The line is reminiscent of William Carlos Williams, from “Asphodel That Greeny Flower”: “It is difficult / to get the news from poems / yet men die miserably every day / for lack / of what is found there.” What both Nilsen and Williams are saying is that art is useless, although in its uselessness, its lack of practical utility, it is also absolutely essential to our well-being.
That’s the idea behind “Poetry is Useless,” which is a remarkable and moving book in which Nilsen appears to hold little back. Many of the pages feature strike-outs, words and sometimes entire dialogue balloons deleted, as if process were more important than a sense of finished work.
One spread highlights a two-page list of words that have been blacked out, as if Nilsen were finished with them. That we can’t see the words, or their relationship to the strip that follows, is part of the point. Not the mystery -- Nilsen is too smart to fall back on that tired notion -- but the sense of trial and error, of serious (yes) play. To get to the level of exposure Nilsen is after requires this sort of revelation, this embrace of the conditional.

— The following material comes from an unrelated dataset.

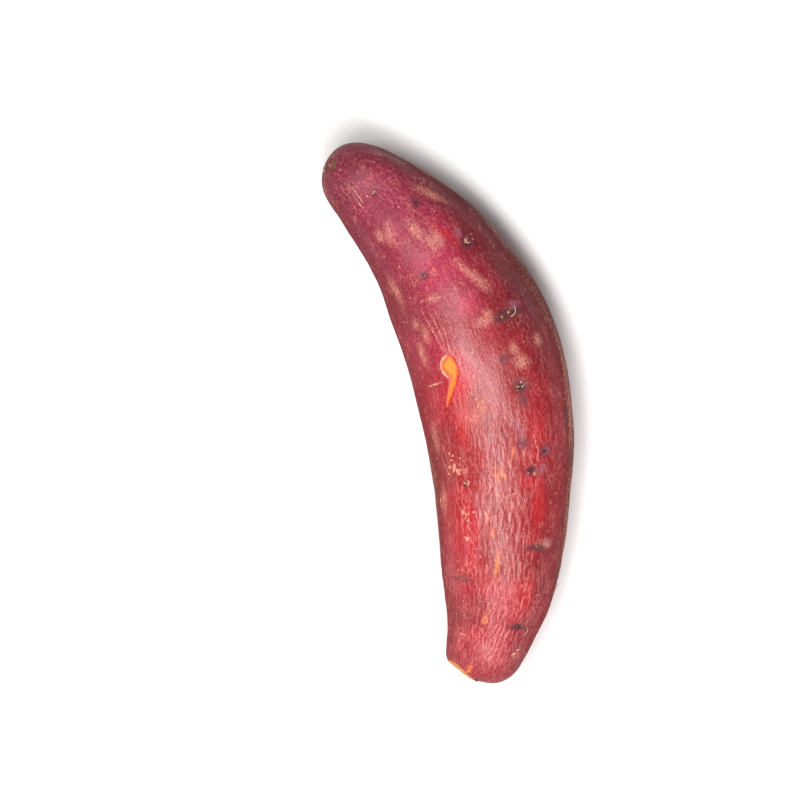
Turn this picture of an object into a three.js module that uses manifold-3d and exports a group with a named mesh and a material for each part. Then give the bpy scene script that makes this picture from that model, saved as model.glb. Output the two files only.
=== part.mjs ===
// A sweet potato: one whole storage root, cooked in its skin and lying on its side.
//
// Millimetres, +Z up. +X runs along the root, from its trimmed tail to its crown. The root bends in
// the horizontal plane, with the hollow of the bend on the +Y side. The origin is on the surface
// that the root rests on, under the middle of its bounding box.

import * as THREE from "three";
import { mergeVertices } from "three/addons/utils/BufferGeometryUtils.js";
import Module from "manifold-3d";

// The root's axis and girth at stations from the tail's tip to the crown's. x, y and z place the
// axis. wide is the half-width, rise the height above the axis and drop the depth below it. The
// two end stations give the girth that the rounded caps close down from.
const STATIONS = [
  { x: -92.4, y: 22.4, z: 16.5, wide: 12.2, rise: 10.8, drop: 11.2 },
  { x: -80.0, y: 16.0, z: 17.0, wide: 14.2, rise: 13.8, drop: 14.2 },
  { x: -62.0, y: 8.2, z: 18.0, wide: 18.6, rise: 17.8, drop: 18.1 },
  { x: -40.0, y: 1.5, z: 20.0, wide: 21.8, rise: 21.0, drop: 20.5 },
  { x: -15.0, y: -4.0, z: 21.8, wide: 24.5, rise: 23.0, drop: 22.4 },
  { x: 8.0, y: -6.2, z: 22.4, wide: 25.5, rise: 23.6, drop: 23.0 },
  { x: 30.0, y: -3.8, z: 22.0, wide: 24.4, rise: 22.8, drop: 22.5 },
  { x: 50.0, y: 1.6, z: 20.8, wide: 21.2, rise: 20.2, drop: 21.0 },
  { x: 68.0, y: 11.0, z: 19.8, wide: 17.0, rise: 16.5, drop: 17.0 },
  { x: 82.0, y: 19.3, z: 20.0, wide: 13.4, rise: 13.0, drop: 13.5 },
  { x: 92.2, y: 25.0, z: 20.5, wide: 12.8, rise: 11.8, drop: 11.8 },
];
const SQUARENESS = 2.12; // 2 is an ellipse, and more is fuller at the corners of the section

// How far each rounded end reaches along the axis, and how blunt it is.
const TAIL_CAP = { reach: 7.5, bluntness: 2.5 };
const CROWN_CAP = { reach: 12, bluntness: 2.0 };

// Slow swellings of the flesh: size as a share of the radius, waves along the root and around it.
const SWELLS = [
  { size: 0.016, along: 2.3, around: 2, phase: 0.6 },
  { size: 0.013, along: 3.7, around: -3, phase: 2.1 },
  { size: 0.011, along: 5.2, around: 1, phase: 4.4 },
  { size: 0.008, along: 7.1, around: 4, phase: 1.3 },
];
const UNDERSIDE_SWELL = 0.4; // the share of each swelling that is left where the root lies on it

// Hollows around the eyes that are deep enough to change the shape, and knobs, whose depth is less
// than nothing. x is along the root, turn is degrees around it from the +Y side over the top, and
// the rest is in millimetres.
const HOLLOWS = [
  { x: -92, turn: 10, radius: 8.0, depth: -1.0 },
  { x: -96, turn: 180, radius: 12.0, depth: 4.0 },
  { x: 95, turn: 180, radius: 12.0, depth: 3.6 },
  { x: 77, turn: 78, radius: 5.0, depth: 0.4 },
  { x: 46, turn: 120, radius: 6.0, depth: 0.7 },
  { x: 45, turn: 69, radius: 5.0, depth: 0.4 },
  { x: 40, turn: 181, radius: 4.5, depth: 1.0 },
  { x: 23, turn: 118, radius: 6.5, depth: 0.8 },
  { x: 1, turn: 112, radius: 5.5, depth: 0.6 },
  { x: -24, turn: 114, radius: 6.0, depth: 0.6 },
  { x: -29, turn: 56, radius: 5.0, depth: 0.5 },
  { x: -73, turn: 122, radius: 6.0, depth: 0.7 },
  { x: 62, turn: 215, radius: 5.0, depth: 0.6 },
  { x: 18, turn: 338, radius: 6.0, depth: 0.7 },
  { x: -46, turn: 205, radius: 5.5, depth: 0.7 },
  { x: -60, turn: 318, radius: 5.5, depth: 0.8 },
];

// The knife cut that took the tail's corner off: a point on it and the way it faces.
const TAIL_CUT_POINT = new THREE.Vector3(-88.2, 28.4, 16);
const TAIL_CUT_NORMAL = new THREE.Vector3(-0.6, 0.8, 0.12).normalize();

const CAP_RINGS = 6;
const BODY_RINGS = 42;
const POINTS_AROUND = 60;
const CUTTER_SIZE = 120;

const spine = new THREE.CatmullRomCurve3(
  STATIONS.map(({ x, y, z }) => new THREE.Vector3(x, y, z)),
  false,
  "catmullrom",
);
const girth = new THREE.CatmullRomCurve3(
  STATIONS.map(({ wide, rise, drop }) => new THREE.Vector3(wide, rise, drop)),
  false,
  "catmullrom",
);

// How much of its girth the root keeps at a distance from an end's tip.
function capShare(distance, { reach, bluntness }) {
  const towardsTip = THREE.MathUtils.clamp(1 - distance / reach, 0, 1);
  return (1 - towardsTip ** bluntness) ** (1 / bluntness);
}

// The section's radius at an angle, before its swellings and hollows.
function sectionRadius(angle, { x: wide, y: rise, z: drop }) {
  const across = Math.abs(Math.cos(angle)) / wide;
  const upright = Math.abs(Math.sin(angle)) / (Math.sin(angle) > 0 ? rise : drop);
  return (across ** SQUARENESS + upright ** SQUARENESS) ** (-1 / SQUARENESS);
}

function swellShare(along, angle) {
  const upright = Math.sin(angle);
  const share = upright > 0 ? upright : -upright * UNDERSIDE_SWELL;
  const waves = SWELLS.map(
    ({ size, along: k, around, phase }) => size * Math.cos(2 * Math.PI * k * along + around * angle + phase),
  );
  return 1 + share * waves.reduce((sum, wave) => sum + wave, 0);
}

function hollowDepth(x, angle, radius) {
  return HOLLOWS.reduce((sum, hollow) => {
    const turned = angle - THREE.MathUtils.degToRad(hollow.turn);
    const around = radius * Math.atan2(Math.sin(turned), Math.cos(turned));
    const distance = Math.hypot(x - hollow.x, around);
    return sum + hollow.depth * Math.exp(-((distance / hollow.radius) ** 2));
  }, 0);
}

// One ring of points around the axis, at a share of the way along it.
function ringPoints(along) {
  const length = spine.getLength();
  const t = spine.getUtoTmapping(along);
  const centre = spine.getPoint(t);
  const tangent = spine.getTangent(t);
  const sideways = new THREE.Vector3(-tangent.y, tangent.x, 0).normalize();
  const upwards = new THREE.Vector3().crossVectors(tangent, sideways);
  const kept = capShare(along * length, TAIL_CAP) * capShare((1 - along) * length, CROWN_CAP);
  return Array.from({ length: POINTS_AROUND }, (_, i) => {
    const angle = (2 * Math.PI * i) / POINTS_AROUND;
    const full = sectionRadius(angle, girth.getPoint(t)) * swellShare(along, angle);
    const radius = (full - hollowDepth(centre.x, angle, full)) * kept;
    return centre
      .clone()
      .addScaledVector(sideways, radius * Math.cos(angle))
      .addScaledVector(upwards, radius * Math.sin(angle));
  });
}

// Shares of the way along the axis where the rings lie, closer together on the caps.
function ringPlaces() {
  const length = spine.getLength();
  const tail = TAIL_CAP.reach / length;
  const crown = CROWN_CAP.reach / length;
  const capStep = (i) => 1 - Math.cos((Math.PI / 2) * (i / CAP_RINGS));
  const places = [];
  for (let i = 1; i < CAP_RINGS; i += 1) places.push(tail * capStep(i));
  for (let i = 0; i <= BODY_RINGS; i += 1) places.push(tail + ((1 - tail - crown) * i) / BODY_RINGS);
  for (let i = CAP_RINGS - 1; i > 0; i -= 1) places.push(1 - crown * capStep(i));
  return places;
}

// The closed skin of the root: rings joined by bands of triangles, with a point at each tip.
function rootGeometry() {
  const rings = ringPlaces().map(ringPoints);
  const points = [spine.getPoint(0), ...rings.flat(), spine.getPoint(1)];
  const last = points.length - 1;
  const at = (ring, i) => 1 + ring * POINTS_AROUND + (i % POINTS_AROUND);
  const faces = [];
  for (let i = 0; i < POINTS_AROUND; i += 1) {
    faces.push(0, at(0, i + 1), at(0, i));
    faces.push(last, at(rings.length - 1, i), at(rings.length - 1, i + 1));
    for (let ring = 0; ring < rings.length - 1; ring += 1) {
      faces.push(at(ring, i), at(ring, i + 1), at(ring + 1, i));
      faces.push(at(ring, i + 1), at(ring + 1, i + 1), at(ring + 1, i));
    }
  }
  const geometry = new THREE.BufferGeometry().setFromPoints(points);
  geometry.setIndex(faces);
  return geometry;
}

// A block whose near face lies on a plane and which fills the side that the plane's normal faces.
function cutterGeometry(point, normal) {
  const block = new THREE.BoxGeometry(CUTTER_SIZE * 2, CUTTER_SIZE * 2, CUTTER_SIZE);
  block.translate(0, 0, CUTTER_SIZE / 2);
  block.applyQuaternion(new THREE.Quaternion().setFromUnitVectors(new THREE.Vector3(0, 0, 1), normal));
  return block.translate(point.x, point.y, point.z);
}

function toSolid(wasm, geometry) {
  geometry.deleteAttribute("normal");
  geometry.deleteAttribute("uv");
  const merged = mergeVertices(geometry);
  return new wasm.Manifold(
    new wasm.Mesh({
      numProp: 3,
      vertProperties: Float32Array.from(merged.attributes.position.array),
      triVerts: Uint32Array.from(merged.index.array),
    }),
  );
}

function toGeometry(solid) {
  const { vertProperties, triVerts } = solid.getMesh();
  const geometry = new THREE.BufferGeometry();
  geometry.setAttribute("position", new THREE.BufferAttribute(vertProperties, 3));
  geometry.setIndex(new THREE.BufferAttribute(triVerts, 1));
  return geometry;
}

// The root with its flat resting spot at z = 0 and its trimmed tail.
function trimmedRoot(wasm) {
  const below = cutterGeometry(new THREE.Vector3(), new THREE.Vector3(0, 0, -1));
  const beyondTail = cutterGeometry(TAIL_CUT_POINT, TAIL_CUT_NORMAL);
  return toSolid(wasm, rootGeometry()).subtract(toSolid(wasm, below)).subtract(toSolid(wasm, beyondTail));
}

function centredOnBox(geometry) {
  geometry.computeBoundingBox();
  const middle = geometry.boundingBox.getCenter(new THREE.Vector3());
  return geometry.translate(-middle.x, -middle.y, 0);
}

const wasm = await Module();
wasm.setup();

const geometry = centredOnBox(toGeometry(trimmedRoot(wasm)));
geometry.computeVertexNormals();

const skin = new THREE.MeshStandardMaterial({ color: 0x9c2b3a, roughness: 0.45, metalness: 0 });
const root = new THREE.Mesh(geometry, skin);
root.name = "sweet_potato";

const group = new THREE.Group();
group.add(root);

export default group;
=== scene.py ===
"""A cooked sweet potato, lying on its side on a pale floor and seen from straight above.

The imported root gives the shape. This script lays a fine grid over it, folds and dents the grid as
the cooked skin is folded and dented, and colours it from marks held on the mesh and noise.
Along means along the root's bent axis, from tail to crown. Turn is degrees around the axis, from
the hollow side of the bend (0) over the top (90) to the outer side (180) and the underside (270).
"""

import math

import bpy
import numpy as np
from mathutils import Matrix, Vector
from mathutils.bvhtree import BVHTree


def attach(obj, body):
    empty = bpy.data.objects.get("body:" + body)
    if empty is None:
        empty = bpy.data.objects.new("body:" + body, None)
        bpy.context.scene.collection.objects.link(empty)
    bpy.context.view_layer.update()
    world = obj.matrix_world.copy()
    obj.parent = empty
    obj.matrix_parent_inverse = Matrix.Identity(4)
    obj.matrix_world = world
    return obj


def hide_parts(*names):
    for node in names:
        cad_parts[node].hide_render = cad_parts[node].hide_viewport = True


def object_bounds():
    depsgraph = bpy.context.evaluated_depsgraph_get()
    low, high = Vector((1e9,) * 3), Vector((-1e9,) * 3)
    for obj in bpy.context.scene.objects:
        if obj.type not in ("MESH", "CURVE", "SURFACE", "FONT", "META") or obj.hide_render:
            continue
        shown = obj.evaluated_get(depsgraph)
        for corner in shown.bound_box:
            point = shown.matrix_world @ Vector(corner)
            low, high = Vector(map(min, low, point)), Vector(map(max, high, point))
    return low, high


MM = 0.001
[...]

My favorite sequence involves the appropriation of a number of color images, over which Nilsen has drawn a nondescript shadow figure mouthing words. “There is a hole on the side of your head,” this character tells us, “for information to go in. … There is a hole on the front of your head for information to go out -- always fighting, fighting to get past your teeth.”
The implication is that it is difficult to communicate, to understand one another, a concept the artist makes explicit by rendering the rest of the strip as a series of disconnected phrases: “a pound of hamburger ... some slices of cheese ... radiator fluid ... a warm light.”
The conclusion -- “The end of the world will be boring” -- is both unlikely and inevitable, the building of an existential condition out of the detritus of contemporary life. In such a landscape, even language deserts us, as, of course, it must.
Much of “Poetry is Useless” appears random: a view through a window, a bulldog seen in a coffee shop. But these chance observations and encounters, they add up to form a life. That this is the case for all of us goes without saying, but if art has a purpose, it may be to get us to slow down and take notice of all the moments, all the nuance, we might otherwise overlook.
“Take a deep breath,” Nilsen writes. “... Think about where that breath will be in one minute. Think about where it will be tomorrow. ... Breath in, breath out, stay relaxed. How many breaths has it been? Where have they all gone?”